As faixas, pipas e bandeiras dos nossos domingos de Ramos
Conforme o quarto evangelho, durante sua vida de adulto, pelo menos três vezes, Jesus teria ido a Jerusalém para as festas importantes do ano. Nos evangelhos sinóticos (Mateus, Marcos e Lucas), Jesus vai uma vez só e é para celebrar a sua Páscoa e dar a sua vida. Talvez por isso, os evangelhos tiveram de resumir em uma narrativa única fatos e momentos que podem ter ocorrido ao menos em dois momentos diferentes da história. O costume do povo levar ramos nas mãos e cantar textos do salmo 118 (Hosana, bendito o que vem em nome do Senhor) faz parte dos costumes da festa das Tendas que se dá em setembro e não da Páscoa que se dá em abril. A festa das Tendas recorda a caminhada dos hebreus no deserto na esperança da libertação. É uma festa toda centrada na esperança messiânica, portanto, na perspectiva de que a libertação não tenha sido só do passado, mas haja uma libertação definitiva agora e sempre.
O evangelho de Lucas conta a entrada de Jesus em Jerusalém, (Lc 19) não apenas como a chegada de um peregrino qualquer que entrava na cidade pelo Monte das Oliveiras. Lucas dá à entrada de Jesus na cidade um tom simbólico e profético. Ele entra em Jerusalém como Messias e até com certos toques de rei. (Os discípulos dizem: Bendito o que vem como rei, em nome do Senhor).
Parece que a comunidade de Lucas é de um ambiente grego que não conhece mais os costumes judaicos da festa das Tendas. Por isso, quando conta a entrada de Jesus em Jerusalém, diferentemente de Marcos e Mateus, Lucas não alude mais aos ramos que aquela pequena multidão de peregrinos carregava nas mãos como era o costume da festa das Tendas. Esse evangelho se centra mais no fato de que o povo peregrino que entra na cidade com Jesus o aclama como Messias (Cristo) que vem realizar a esperança da libertação do povo. Os próprios gritos (Hosana significa Liberta-nos) dá à cena um conteúdo político que faz com que os sacerdotes e escribas fiquem com medo e peçam a Jesus para mandar o povo se calar; coisa que Jesus não faria nunca.

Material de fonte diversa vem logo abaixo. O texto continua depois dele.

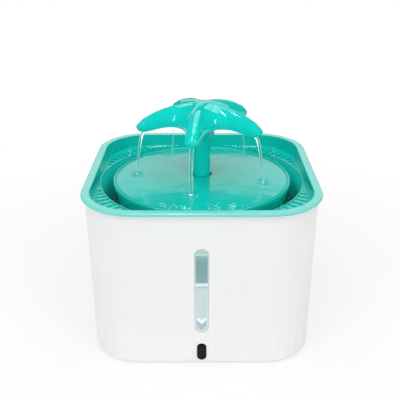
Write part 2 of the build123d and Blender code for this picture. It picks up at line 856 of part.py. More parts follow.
with BuildPart() as riser_tube:
    with BuildSketch(Plane.XY.offset(riser_foot_z)):
        Circle(riser_radius)
    extrude(amount=riser_top_z - riser_foot_z)
    chamfer(riser_tube.edges().sort_by(Axis.Z)[-1], plug_chamfer)
    with BuildSketch(Plane.XY.offset(riser_foot_z)):
        Circle(riser_bore_radius)
    extrude(amount=riser_top_z - riser_foot_z, mode=Mode.SUBTRACT)
    with BuildSketch(Plane.XY.offset(riser_foot_z)):
        Circle(nozzle_outer_radius + snug)
    extrude(amount=nozzle_top_z - riser_foot_z, mode=Mode.SUBTRACT)
riser_tube.part.label = "riser_tube"
export_step(riser_tube.part, "parts/riser_tube.step")


# ---------------------------------------------------------------- pump

pump_back_y = pump_front_y + pump_depth
pump_middle_y = pump_front_y + pump_depth / 2
volute_front_y = pump_front_y - volute_depth
chamber_front_y = pump_front_y - chamber_depth
well_end_y = pump_front_y + rotor_well_depth
cup_middles = [
    ("suction_cup_front_left", -cup_spacing_x / 2, pump_middle_y - cup_spacing_y / 2),
    ("suction_cup_front_right", cup_spacing_x / 2, pump_middle_y - cup_spacing_y / 2),
    ("suction_cup_rear_left", -cup_spacing_x / 2, pump_middle_y + cup_spacing_y / 2),
    ("suction_cup_rear_right", cup_spacing_x / 2, pump_middle_y + cup_spacing_y / 2),
]


def facing_front(y, z):
    """A sketch plane across the pump, drawn on from the front, with +X to the right."""
    return Plane(origin=(0, y, z), x_dir=(1, 0, 0), z_dir=(0, -1, 0))


# Motor block: the sealed stator round a blind rotor well.
with BuildPart() as pump_housing:
    with BuildSketch(facing_front(pump_back_y, pump_z + pump_height / 2)):
        RectangleRounded(pump_width, pump_height, pump_corner)
    extrude(amount=pump_depth)
    fillet(pump_housing.faces().sort_by(Axis.Y)[-1].edges(), pump_corner / 2)
    with BuildSketch(facing_front(well_end_y, rotor_axis_z)):
        Circle(rotor_well_radius)
    extrude(amount=rotor_well_depth, mode=Mode.SUBTRACT)
    with BuildSketch(facing_front(well_end_y + bush_length, rotor_axis_z)):
        Circle(bush_radius)
    extrude(amount=bush_length, mode=Mode.SUBTRACT)
    # cord gland at the back, with its blind hole
    with BuildSketch(facing_front(pump_back_y + gland_length, pump_z + gland_drop)):
        Circle(gland_radius)
    extrude(amount=gland_length + pump_corner)
    with BuildSketch(facing_front(pump_back_y + gland_length, pump_z + gland_drop)):
        Circle(cable_radius)
    extrude(amount=gland_length, mode=Mode.SUBTRACT)
    # stud holes for the suction cups, socket for the lamp lens
    for _, cup_x, cup_y in cup_middles:
        with BuildSketch(Plane(origin=(cup_x, cup_y, pump_z))):
            Circle(cup_stud_radius)
        extrude(amount=cup_stud_length, mode=Mode.SUBTRACT)
    with BuildSketch(Plane(origin=(lens_x, pump_front_y + lens_inset, pump_z + pump_height))):
        Circle(lens_radius + running)
    extrude(amount=-lens_socket_depth, mode=Mode.SUBTRACT)
pump_housing.part.label = "pump_housing"
export_step(pump_housing.part, "parts/pump_housing.step")

# Volute: the impeller's chamber, with the intake in front and the outlet nozzle on top.
with BuildPart() as pump_volute:
    with BuildSketch(facing_front(pump_front_y, rotor_axis_z)):
        RectangleRounded(volute_width, volute_height, volute_corner)
    extrude(amount=volute_depth)
    with BuildSketch(Plane.XY.offset(rotor_axis_z)):
        Circle(nozzle_outer_radius)
    extrude(amount=nozzle_top_z - rotor_axis_z)
    with BuildSketch(facing_front(pump_front_y, rotor_axis_z)):
        Circle(chamber_radius)
    extrude(amount=chamber_depth, mode=Mode.SUBTRACT)
    with BuildSketch(Plane.XY.offset(rotor_axis_z)):
        Circle(nozzle_bore_radius)
    extrude(amount=nozzle_top_z - rotor_axis_z, mode=Mode.SUBTRACT)
    with BuildSketch(Plane.XY.offset(nozzle_ring_z - seal_groove_height / 2)):
        Circle(nozzle_outer_radius + snug)
        Circle(nozzle_outer_radius + running - 2 * ring_section - groove_slack, mode=Mode.SUBTRACT)
    extrude(amount=seal_groove_height, mode=Mode.SUBTRACT)
    with BuildSketch(facing_front(chamber_front_y, rotor_axis_z)):
        Circle(intake_radius)
        Circle(bush_radius + bush_holder_wall, mode=Mode.SUBTRACT)
        with PolarLocations(intake_radius / 2, intake_spokes, 90):
            Rectangle(intake_radius, intake_spoke_width, mode=Mode.SUBTRACT)
    extrude(amount=volute_depth - chamber_depth, mode=Mode.SUBTRACT)
    with BuildSketch(facing_front(volute_front_y + bush_length, rotor_axis_z)):
        Circle(bush_radius)
    extrude(amount=bush_length, mode=Mode.SUBTRACT)
    with BuildSketch(facing_front(chamber_front_y, rotor_axis_z)):
        Circle(shaft_radius + snug)
    extrude(amount=volute_depth - chamber_depth, mode=Mode.SUBTRACT)
pump_volute.part.label = "pump_volute"
export_step(pump_volute.part, "parts/pump_volute.step")

with BuildPart(Plane.XY.offset(nozzle_ring_z)) as nozzle_o_ring:
    Torus(nozzle_outer_radius + running - ring_section, ring_section)
nozzle_o_ring.part.label = "nozzle_o_ring"
export_step(nozzle_o_ring.part, "parts/nozzle_o_ring.step")

# Impeller on its sleeve, with the ring magnet pushed over the sleeve.
backplate_y = pump_front_y - chamber_play
sleeve_end_y = well_end_y - chamber_play
magnet_front_y = pump_front_y + chamber_play

with BuildPart() as impeller:
    with BuildSketch(facing_front(backplate_y, rotor_axis_z)):
        Circle(impeller_radius)
    extrude(amount=backplate_thickness)
    with BuildSketch(facing_front(backplate_y - backplate_thickness, rotor_axis_z)):
        blade_length = impeller_radius - shaft_radius - blade_thickness
        with PolarLocations(impeller_radius - blade_length / 2, impeller_blades):
            Rectangle(blade_length, blade_thickness)
        Circle(impeller_radius, mode=Mode.INTERSECT)
        Circle(impeller_hub_radius)
    extrude(amount=blade_depth)
    with BuildSketch(facing_front(sleeve_end_y, rotor_axis_z)):
        Circle(sleeve_radius)
    extrude(amount=sleeve_end_y - backplate_y)
    with BuildSketch(facing_front(sleeve_end_y, rotor_axis_z)):
        Circle(shaft_radius + running)
    extrude(amount=rotor_well_depth + chamber_depth, mode=Mode.SUBTRACT)
impeller.part.label = "impeller"
export_step(impeller.part, "parts/impeller.step")

with BuildPart() as rotor_magnet:
    with BuildSketch(facing_front(magnet_front_y + magnet_length, rotor_axis_z)):
        Circle(magnet_radius)
        Circle(sleeve_radius + running, mode=Mode.SUBTRACT)
    extrude(amount=magnet_length)
rotor_magnet.part.label = "rotor_magnet"
export_step(rotor_magnet.part, "parts/rotor_magnet.step")

with BuildPart() as rotor_shaft:
    with BuildSketch(facing_front(well_end_y + bush_length, rotor_axis_z)):
        Circle(shaft_radius)
    extrude(amount=bush_length + rotor_well_depth + volute_depth)
rotor_shaft.part.label = "rotor_shaft"
export_step(rotor_shaft.part, "parts/rotor_shaft.step")

for bush_name, bush_back_y in (
    ("front_bush", volute_front_y + bush_length),
    ("rear_bush", well_end_y + bush_length),
):
    with BuildPart() as bush:
        with BuildSketch(facing_front(bush_back_y, rotor_axis_z)):
            Circle(bush_radius - bush_play)
            Circle(shaft_radius + bush_play, mode=Mode.SUBTRACT)
        extrude(amount=bush_length)
    bush.part.label = bush_name
    export_step(bush.part, f"parts/{bush_name}.step")

for cup_name, cup_x, cup_y in cup_middles:
    with BuildPart() as cup:
        with BuildSketch(Plane(origin=(cup_x, cup_y, 0), x_dir=(1, 0, 0), z_dir=(0, -1, 0))):
            with BuildLine():
                Polyline(
                    (cup_radius - cup_lip, tank_floor_z),
                    (cup_radius, tank_floor_z),
                    (cup_radius, tank_floor_z + cup_lip),
                    (cup_neck_radius, pump_z - cup_lip),
                    (cup_neck_radius, pump_z),
                    (cup_stud_radius - bush_play, pump_z),
                    (cup_stud_radius - bush_play, pump_z + cup_stud_length - bush_play),
                    (0, pump_z + cup_stud_length - bush_play),
                    (0, tank_floor_z + cup_hollow),
                )
                Line((0, tank_floor_z + cup_hollow), (cup_radius - cup_lip, tank_floor_z))
            make_face()
        revolve(axis=Axis((cup_x, cup_y, 0), (0, 0, 1)))
    cup.part.label = cup_name
    export_step(cup.part, f"parts/{cup_name}.step")

lens_foot_z = pump_z + pump_height - lens_socket_depth
with BuildPart(Plane(origin=(lens_x, pump_front_y + lens_inset, lens_foot_z))) as led_lens:
    Cylinder(
        lens_radius,
        lens_socket_depth + lens_stand,
        align=(Align.CENTER, Align.CENTER, Align.MIN),
    )
    fillet(led_lens.edges().sort_by(Axis.Z)[-1], lens_stand)
led_lens.part.label = "led_lens"
export_step(led_lens.part, "parts/led_lens.step")


# ---------------------------------------------------------------- intake cover, sponge and flow gate

cover_back_y = volute_front_y + cover_overlap
cover_front_y = cover_back_y - cover_depth
cover_inner_y = cover_front_y + cover_wall
cover_inner_width = volute_width + 2 * snug
cover_inner_height = volute_height + 2 * snug
cover_inner_corner = volute_corner + snug
gate_z = rotor_axis_z + gate_rise
grille_z = gate_z + grille_rise
gate_width = grille_slots * grille_pitch
gate_travel = grille_pitch / 2
nub_z = gate_z - gate_height / 2 + gate_nub / 2
rail_offset = gate_height / 2 + snug + rail_width / 2

with BuildPart() as intake_cover:
    with BuildSketch(facing_front(cover_back_y, rotor_axis_z)):
        outer_width = cover_inner_width + 2 * cover_wall
        outer_height = cover_inner_height + 2 * cover_wall
        RectangleRounded(outer_width, outer_height, cover_inner_corner + cover_wall)
    extrude(amount=cover_depth)
    fillet(intake_cover.faces().sort_by(Axis.Y)[0].edges(), cover_edge_radius)
    with BuildSketch(facing_front(cover_back_y, rotor_axis_z)):
        RectangleRounded(cover_inner_width, cover_inner_height, cover_inner_corner)
    extrude(amount=cover_depth - cover_wall, mode=Mode.SUBTRACT)
    # intake grille
    with BuildSketch(facing_front(cover_inner_y, grille_z)):
        with GridLocations(grille_pitch, 0, grille_slots, 1):
            SlotOverall(grille_slot_height, grille_slot_width, rotation=90)
    extrude(amount=cover_wall, mode=Mode.SUBTRACT)
    # slot for the gate's nub, and the two rails that the gate slides between
    with BuildSketch(facing_front(cover_inner_y, nub_z)):
        with Locations((gate_travel / 2, 0)):
            Rectangle(gate_nub + gate_travel + 2 * snug, gate_nub + 2 * snug)
    extrude(amount=cover_wall, mode=Mode.SUBTRACT)
    with BuildSketch(facing_front(cover_inner_y, gate_z)):
        with GridLocations(0, 2 * rail_offset, 1, 2):
            Rectangle(cover_inner_width, rail_width)
    extrude(amount=-gate_thickness)
intake_cover.part.label = "intake_cover"
export_step(intake_cover.part, "parts/intake_cover.step")

# The gate has the grille's own slots: slid half a pitch to the right, it closes them.
with BuildPart() as flow_gate:
    with BuildSketch(facing_front(cover_inner_y + running, gate_z)):
        Rectangle(gate_width, gate_height)
        with Locations((0, grille_rise)):
            with GridLocations(grille_pitch, 0, grille_slots, 1):
                Rectangle(grille_slot_width, grille_slot_height, mode=Mode.SUBTRACT)
    extrude(amount=-gate_thickness)
    with BuildSketch(facing_front(cover_inner_y + running, nub_z)):
        Rectangle(gate_nub, gate_nub)
    extrude(amount=cover_wall + gate_nub_reach)
flow_gate.part.label = "flow_gate"
export_step(flow_gate.part, "parts/flow_gate.step")

sponge_front_y = cover_inner_y + running + gate_thickness + loose
with BuildPart() as intake_sponge:
    with BuildSketch(facing_front(volute_front_y - loose, rotor_axis_z)):
        sponge_width = cover_inner_width - 2 * loose
        sponge_height = cover_inner_height - 2 * loose
        RectangleRounded(sponge_width, sponge_height, cover_inner_corner - loose)
    extrude(amount=volute_front_y - loose - sponge_front_y)
intake_sponge.part.label = "intake_sponge"
export_step(intake_sponge.part, "parts/intake_sponge.step")
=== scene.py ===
import math
import random

import bpy
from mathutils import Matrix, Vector


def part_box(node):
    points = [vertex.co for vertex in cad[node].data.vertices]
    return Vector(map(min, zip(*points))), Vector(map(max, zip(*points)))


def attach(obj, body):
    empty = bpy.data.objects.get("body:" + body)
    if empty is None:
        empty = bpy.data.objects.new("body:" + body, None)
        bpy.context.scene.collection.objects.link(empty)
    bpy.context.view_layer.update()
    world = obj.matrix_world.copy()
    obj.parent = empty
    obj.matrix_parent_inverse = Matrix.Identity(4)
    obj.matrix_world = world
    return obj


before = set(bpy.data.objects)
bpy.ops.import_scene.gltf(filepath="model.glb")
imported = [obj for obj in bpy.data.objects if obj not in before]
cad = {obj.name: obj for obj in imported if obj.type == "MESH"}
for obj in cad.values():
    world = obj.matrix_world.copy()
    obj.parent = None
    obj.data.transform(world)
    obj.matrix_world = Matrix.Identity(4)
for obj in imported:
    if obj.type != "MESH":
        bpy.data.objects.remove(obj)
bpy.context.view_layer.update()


# ---------------------------------------------------------------- tank
# The tank is one deep shell of near-white polypropylene, injection moulded with shallow upright
# flutes. The mould leaves it satin, with a very fine grain and a slow drift of shade.


def paint(red, green, blue):
    """A colour given as screen levels, 0 to 255, in the linear values that a shader takes."""
    mixed = []
    for level in (red / 255, green / 255, blue / 255):
        mixed.append(level / 12.92 if level <= 0.04045 else ((level + 0.055) / 1.055) ** 2.4)
    return (*mixed, 1.0)


moulded_grain = bpy.data.node_groups.new("moulded_grain", "ShaderNodeTree")
for socket_name, socket_type in (
    ("Position", "NodeSocketVector"),
    ("Grains per metre", "NodeSocketFloat"),
    ("Clouds per metre", "NodeSocketFloat"),
):
    moulded_grain.interface.new_socket(socket_name, in_out="INPUT", socket_type=socket_type)
for socket_name in ("Height", "Cloud"):
    moulded_grain.interface.new_socket(socket_name, in_out="OUTPUT", socket_type="NodeSocketFloat")
grain_in = moulded_grain.nodes.new("NodeGroupInput")
grain_out = moulded_grain.nodes.new("NodeGroupOutput")
for detail, density, result in ((2.0, "Grains per metre", "Height"), (3.0, "Clouds per metre", "Cloud")):
    speckle = moulded_grain.nodes.new("ShaderNodeTexNoise")
    speckle.inputs["Detail"].default_value = detail
    moulded_grain.links.new(grain_in.outputs["Position"], speckle.inputs["Vector"])
    moulded_grain.links.new(grain_in.outputs[density], speckle.inputs["Scale"])
    moulded_grain.links.new(speckle.outputs["Fac"], grain_out.inputs[result])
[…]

Atualmente, ninguém de nós quer sacralizar os movimentos e manifestações populares. As marchas, passeatas e manifestações em praça pública devem ser laicais, pluralistas e autônomas. No entanto, quando no domingo passado, em várias cidades do Brasil, os céus do centro de várias cidades brasileiras se enchiam de pipas com as palavras Lula Livree as ruas se enchiam de bandeiras e faixas de partidos e movimentos sociais, é essa energia de resistência e de esperança que nós, que cremos, reconhecemos ser inspirada pelo Espírito Divino de Amor e corresponder ao projeto sagrado de transformar o mundo em um espaço de comunhão libertadora.
Hoje, para as paróquias e dioceses, fazer a procissão de Ramos é fácil. É um símbolo que deixou de ser perigoso. Hoje, ninguém vai fazer como aqueles escribas que, com medo da repressão política, pediram a Jesus: manda os discípulos se calarem. Mas, precisamos levar Jesus à Jerusalém que, hoje, é a nossa cidade, com comunidades pobres, ameaçadas em seus direitos de moradia, com projetos urbanísticos pensados para a classe rica e sempre à custa do deslocamento e da marginalização dos mais pobres.
Alguns grupos cristãos compreendem que “levar Jesus à nossa cidade” significa levar a doutrina religiosa ou fazer culto para as pessoas de fora. Não parece ser essa a vontade de Jesus. Ele não centrou a fé em si mesmo. Quis ser testemunha do reino de Deus. Concretamente, isso significa trazer para os que estão sofrendo a solidariedade efetiva que testemunha Deus está com vocês e para ajudá-los a vencer as lutas da vida.
Na realidade de hoje, levar Jesus a nossas cidades é testemunhar às pessoas de que é possível conviver como irmãos e irmãs, sem competição e sem medo uns dos outros. É organizar a vida na cidade, de forma que todos os seus moradores tenham consciência de cidadania e tenham seus direitos reconhecidos.
Nesse ano, a CNBB nos convida a atualizar nossa Quaresma com a Campanha da Fraternidade sobre a necessidade de implementar e aprofundar Políticas Públicas de qualidade. Integrar essa preocupação no coração da nossa fé é fazer dessa Páscoa um testemunho de solidariedade humana e que realmente colabore com a transformação do mundo.